Church in Rostov Oblast, Russia

The Church of Saint Paraskeva Pyatnitsa (Церковь Параскевы Пятницы; also known as Military Cossack Cathedral, Войсковой казачий собор) is a Russian Orthodox church in Manychskaya village, Bagayevsky District, Rostov Oblast, Russia. It belongs to the Diocese of Shakhty of Russian Orthodox Church. It was built in 1904 on the project of architect Ilya Zlobin. It is also officially declared as an object of cultural heritage of Russia.

== History ==
The first mention of a church in the name of the Great Martyr Paraskeva dates to 1748. This church later became dilapidated, so it was rebuilt and reconsecrated in 1763. From 1801 to 1805, the church was dismantled, moved to a new place and rebuilt. Since 1862 the church has had a parochial school.

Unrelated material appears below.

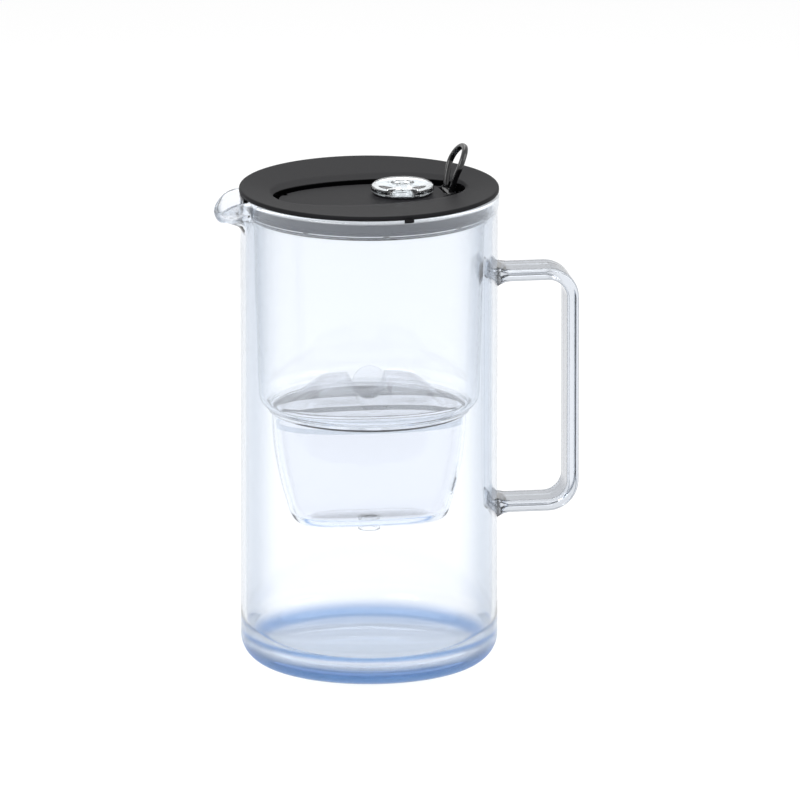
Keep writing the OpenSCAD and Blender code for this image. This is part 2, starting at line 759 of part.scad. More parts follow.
module flap_outline() {
    end_x = -flap_a - flap_shift - cut;
    difference() {
        translate([-flap_shift, 0, 0]) oval_slab(flap_a, flap_b, flap_square, flap_z, flap_t);
        for (side = [-1, 1]) translate([end_x, side * (hinge_half + 10) - 10, flap_z - cut])
            cube([hinge_inset + 3 + cut, 20, flap_t + 2 * cut]);
    }
}

module flap_plate() {
    slot_half = loop_foot_half + side_play;
    color(lid_dark) on_lid() difference() {
        union() {
            flap_outline();
            at_hinge(knuckle_r, 2 * hinge_half);
            translate([lens_x, 0, flap_top - eps]) cylinder(r = lens_r - 1.4, h = lens_lift + eps);
            for (side = [-1, 1]) translate([0, side * (slot_half + ear_w / 2), 0]) {
                at_loop_pin(loop_foot_r - 0.1, ear_w);
                translate([loop_slot_x - ear_root, -ear_w / 2, flap_z])
                    cube([loop_x - loop_slot_x + ear_root, ear_w, flap_t]);
            }
        }
        translate([loop_slot_x, -slot_half, flap_z - 5]) cube([20, 2 * slot_half, 12]);
        at_loop_pin(loop_pin_d / 2, 4 * slot_half);
        at_hinge(hinge_pin_d / 2 + pin_play, 4 * hinge_half);
        translate([lens_x, 0, flap_z - cut]) {
            cylinder(r = stem_r + 0.3, h = flap_t + 4, $fn = 48);
            light_places() cylinder(r = 1.5, h = flap_t + 4, $fn = 32);
        }
    }
}

module light_places() {
    for (i = [0:light_count - 1]) rotate([0, 0, 45 + i * 360 / light_count])
        translate([light_ring_r, 0, 0]) children();
}

module indicator_housing() {
    color(lid_dark) on_lid() translate([lens_x, 0, 0]) difference() {
        translate([0, 0, housing_low]) cylinder(r = housing_r, h = flap_z - housing_low);
        translate([0, 0, board_z]) cylinder(r = housing_r - housing_wall, h = 10);
        translate([0, 0, cover_top]) cylinder(r = cell_r + 0.25, h = 10);
        translate([-cell_r - contact_t - 0.3, -contact_w / 2 - 0.2, cover_top])
            cube([2, contact_w + 0.4, 10]);
        translate([0, 0, housing_low - cut]) cylinder(r = cover_r + 0.1, h = cover_t + cover_seal_h + cut);
    }
}

module indicator_lens() {
    bevel = 1.8;
    color(clear_tint) on_lid() translate([lens_x, 0, boss_top]) difference() {
        rotate_extrude() polygon([[0, 0], [lens_r - 1.2, 0], [lens_r, 1.0], [lens_r, lens_t - bevel],
            [lens_r - 0.5, lens_t - bevel * 0.55], [lens_r - bevel, lens_t - 0.25], [lens_r - 4, lens_t],
            [0, lens_t]]);
        translate([0, 0, -cut]) cylinder(r = lens_r - 2.6, h = cut + reflector_t + 0.1);
        translate([0, 0, -cut]) cylinder(r = button_r + 0.3, h = lens_t + 2 * cut);
    }
}

module indicator_reflector() {
    color(milk_white) on_lid() translate([lens_x, 0, boss_top]) difference() {
        cylinder(r = lens_r - 2.8, h = reflector_t);
        translate([0, 0, -cut]) cylinder(r = stem_r + 0.3, h = 4, $fn = 48);
        translate([0, 0, -cut]) light_places() cylinder(r = 1.5, h = 4, $fn = 32);
    }
}

module indicator_button() {
    dish_r = 40;
    color(clear_tint) on_lid() translate([lens_x, 0, 0]) {
        difference() {
            translate([0, 0, button_low]) cylinder(r = button_r, h = button_top - button_low);
            tube(button_r + cut, button_r - 0.6, button_top - 0.5, 2);
            translate([0, 0, button_top + dish_r - 0.5]) sphere(r = dish_r, $fn = 96);
        }
        translate([0, 0, stem_low]) cylinder(r = stem_r, h = button_low - stem_low + eps, $fn = 48);
    }
}

module button_seal() {
    color(ring_grey) on_lid() translate([lens_x, 0, 0]) tube(5, stem_r + 0.35, flap_z - 0.6, 0.6);
}

module circuit_board() {
    color(board_green) on_lid() translate([lens_x, 0, board_z]) cylinder(r = board_r, h = board_t);
}

module status_lights() {
    color("white") on_lid() translate([lens_x, 0, board_top + 0.3])
        light_places() cube([1.6, 1.2, 0.6], center = true);
}

module dome_switch() {
    color(steel) on_lid() translate([lens_x, 0, board_top]) {
        cylinder(r = 2.5, h = dome_h / 2, $fn = 48);
        cylinder(r = 1.5, h = dome_h, $fn = 48);
    }
}

module battery_contacts() {
    color(steel) on_lid() translate([lens_x, 0, 0]) {
        translate([-4, -contact_w / 2, cell_top]) cube([8, contact_w, contact_h]);
        translate([-cell_r - contact_t - 0.05, -contact_w / 2, cell_z + 0.4])
            cube([contact_t, contact_w, board_z - cell_z - 0.4]);
    }
}

module coin_cell() {
    color(steel) on_lid() translate([lens_x, 0, cell_z]) {
        cylinder(r = cell_r, h = cell_t * 0.8);
        cylinder(r = cell_r - 1.2, h = cell_t);
    }
}

module battery_cover_seal() {
    color(ring_grey) on_lid() translate([lens_x, 0, 0]) tube(cover_r, cell_r + 0.4, cover_top, cover_seal_h);
}

module battery_cover() {
    color(lid_dark) on_lid() translate([lens_x, 0, housing_low]) difference() {
        cylinder(r = cover_r, h = cover_t);
        translate([-7, -0.9, -cut]) cube([14, 1.8, cut + 0.6]);
    }
}

module loop_pin() {
    color(steel) on_lid() at_loop_pin(loop_pin_d / 2, 2 * (loop_foot_half + side_play + ear_w));
}

// The loop's side line curves back as it rises: each point is a short step on from the last
function loop_lean(k) = loop_lean_foot + (loop_lean_top - loop_lean_foot) * k;
function loop_point(i) = i == 0 ? [0, 0] : loop_point(i - 1) + loop_len * loop_stretch / loop_steps
    * [sin(loop_lean((i - 0.5) / loop_steps)), cos(loop_lean((i - 0.5) / loop_steps))];
function loop_side(shift) = [for (i = [0:loop_steps])
    let (lean = loop_lean(i / loop_steps)) loop_point(i) + shift * [cos(lean), -sin(lean)]];

// Outline from the front: straight at the foot, then flaring to a round crown
module loop_front(foot_w, crown_w, top, low) {
    crown_z = top - crown_w;
    polygon([[-foot_w, low], [foot_w, low], [foot_w, loop_flare], [crown_w, crown_z], [-crown_w, crown_z],
        [-foot_w, loop_flare]]);
    translate([0, crown_z]) circle(r = crown_w);
}

module pull_loop() {
    side_line = concat(loop_side(loop_t / 2), [for (i = [loop_steps:-1:0]) loop_side(-loop_t / 2)[i]]);
    color(loop_black) on_lid() translate([loop_x, 0, loop_z]) difference() {
        union() {
            intersection() {
                rotate([90, 0, 0]) linear_extrude(loop_w, center = true) polygon(side_line);
                rotate([90, 0, 90]) linear_extrude(2 * loop_len, center = true) difference() {
                    loop_front(loop_foot_half, loop_half, loop_len, 0);
                    loop_front(loop_foot_half - loop_band, loop_half - loop_band, loop_len - loop_band * 1.1,
                        loop_foot_r + loop_ledge);
                }
            }
            rotate([90, 0, 0]) cylinder(r = loop_foot_r, h = loop_foot_w, center = true, $fn = 64);
        }
        rotate([90, 0, 0]) cylinder(r = loop_pin_d / 2 + pin_play, h = 2 * loop_w, center = true, $fn = 48);
    }
}

glass_jug();
glass_handle();
rim_gasket();
funnel();
cartridge_shell();
cartridge_cover();
cartridge_seal();
inlet_screen();
outlet_screen();
filter_media();
lid_cover();
lid_seal();
flap_hinge_pin();
flap_plate();
indicator_housing();
indicator_lens();
indicator_reflector();
button_seal();
circuit_board();
status_lights();
dome_switch();
battery_contacts();
coin_cell();
battery_cover_seal();
battery_cover();
loop_pin();
indicator_button();
pull_loop();
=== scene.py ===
"""Looks of the water filter pitcher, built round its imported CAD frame.

Sizes in this file are millimetres in the CAD's frame, and a mesh is turned to metres when it is written.
Z points up from the jug's foot, the handle is towards +X and the pouring lip towards -X.
"""
import math

import bmesh
import bpy
import numpy as np
from bpy.props import FloatProperty, FloatVectorProperty, PointerProperty
from mathutils import Matrix, Vector


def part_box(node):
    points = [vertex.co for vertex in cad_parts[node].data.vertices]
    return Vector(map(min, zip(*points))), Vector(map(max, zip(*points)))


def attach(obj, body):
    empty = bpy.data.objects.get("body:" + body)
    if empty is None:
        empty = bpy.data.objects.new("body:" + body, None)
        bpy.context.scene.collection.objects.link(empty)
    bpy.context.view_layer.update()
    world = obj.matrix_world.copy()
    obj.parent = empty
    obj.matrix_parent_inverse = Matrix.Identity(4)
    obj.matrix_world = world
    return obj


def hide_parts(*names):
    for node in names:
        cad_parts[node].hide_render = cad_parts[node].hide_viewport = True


bl_info = {
    "name": "Filter pitcher",
    "version": (1, 0, 0),
    "blender": (4, 5, 0),
    "location": "View3D > Sidebar > Pitcher",
    "description": "Builds the glass, plastic and rubber pieces of a water filter pitcher and its studio",
    "category": "Object",
}

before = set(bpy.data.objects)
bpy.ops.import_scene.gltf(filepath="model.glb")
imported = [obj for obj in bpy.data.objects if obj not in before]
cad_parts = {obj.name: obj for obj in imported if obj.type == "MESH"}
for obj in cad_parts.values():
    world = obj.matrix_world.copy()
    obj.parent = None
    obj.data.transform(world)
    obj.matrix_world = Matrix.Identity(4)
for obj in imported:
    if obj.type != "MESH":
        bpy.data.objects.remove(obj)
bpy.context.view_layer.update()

COLUMNS = 240  # points round a whole turn
LID_TURN = 6.0  # turn of the lid on the jug, in degrees
ROW_STEP = 7.0  # longest stretch between two rows, so that smooth shading stays local
ARC_HANDLE = 0.5523  # share of the way to a corner at which a cubic's handle gives a circle's arc


def top(node):
    """Height of a CAD node's highest point, in millimetres."""
    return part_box(node)[1].z * 1000


def low(node):
    """Height of a CAD node's lowest point, in millimetres."""
    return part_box(node)[0].z * 1000


def turned(points, degrees):
    """The points turned about the jug's axis."""
    c, s = math.cos(math.radians(degrees)), math.sin(math.radians(degrees))
    return points @ np.array([[c, s, 0], [-s, c, 0], [0, 0, 1]])


def on_lid(points):
    """The points turned with the lid."""
    return turned(points, LID_TURN)


def lid_place(node):
    """How far along the lid's own length a CAD node's middle lies, and its height, in millimetres."""
    lo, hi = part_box(node)
    x, y = (lo.x + hi.x) * 500, (lo.y + hi.y) * 500
    return math.copysign(math.hypot(x, y), x), (lo.z + hi.z) * 500


def linear(code, alpha=None):
    """An sRGB hex colour as linear light: below 0.04045 divided by 12.92, and a 2.4 power curve above."""
    c = np.array([int(code[i:i + 2], 16) for i in (1, 3, 5)]) / 255
    c = np.where(c <= 0.04045, c / 12.92, ((c + 0.055) / 1.055) ** 2.4)
    return tuple(float(x) for x in c) + ((alpha,) if alpha is not None else ())


# ---- lines and surfaces -------------------------------------------------------------------------------------------

def fillet(corners, closed=False, steps=7):
    """A line through corners whose last value is the distance at which the line leaves each corner. Between leaving
    and joining it runs on a cubic curve whose handles are 0.5523 of the way to the corner, which is a circle's arc at
    a right angle. Works in any number of dimensions."""
    corners = np.asarray(corners, float)
    p, r = corners[:, :-1], corners[:, -1:]
    before, after = np.roll(p, 1, 0), np.roll(p, -1, 0)
    if not closed:
        before[0], after[-1] = p[0], p[-1]
    into, out = before - p, after - p
    into_len = np.linalg.norm(into, axis=1, keepdims=True)
    out_len = np.linalg.norm(out, axis=1, keepdims=True)
    a = p + into / np.maximum(into_len, 1e-9) * np.minimum(r, 0.49 * into_len)
    b = p + out / np.maximum(out_len, 1e-9) * np.minimum(r, 0.49 * out_len)
    t = np.linspace(0, 1, steps)[None, :, None]
    a, b, p = a[:, None], b[:, None], p[:, None]
    ha, hb = a + ARC_HANDLE * (p - a), b + ARC_HANDLE * (p - b)
    line = (1 - t) ** 3 * a + 3 * t * (1 - t) ** 2 * ha + 3 * t ** 2 * (1 - t) * hb + t ** 3 * b
    line = line.reshape(-1, p.shape[-1])
    return np.vstack([line, line[:1]]) if closed else line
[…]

A new stone Church of Saint Paraskeva Pyatnitsa was laid in 1878 (according to other sources, its construction began in 1893 or in 1897). In 1904 construction works were finished and the church was consecrated.

In 1934, during the Soviet anti-religious campaign, the church was looted. It was officially closed in 1936, though it continued to function into World War II for some time. During the war the church building served as a bomb shelter. In the postwar years, it was used as a granary. The bell tower was dismantled and its bricks were used as construction material during Nikita Khrushchev's rule.

In 1990 the church building was given to Russian Orthodox Church. Religious services are held there since 1992. In 2001 the church was renovated.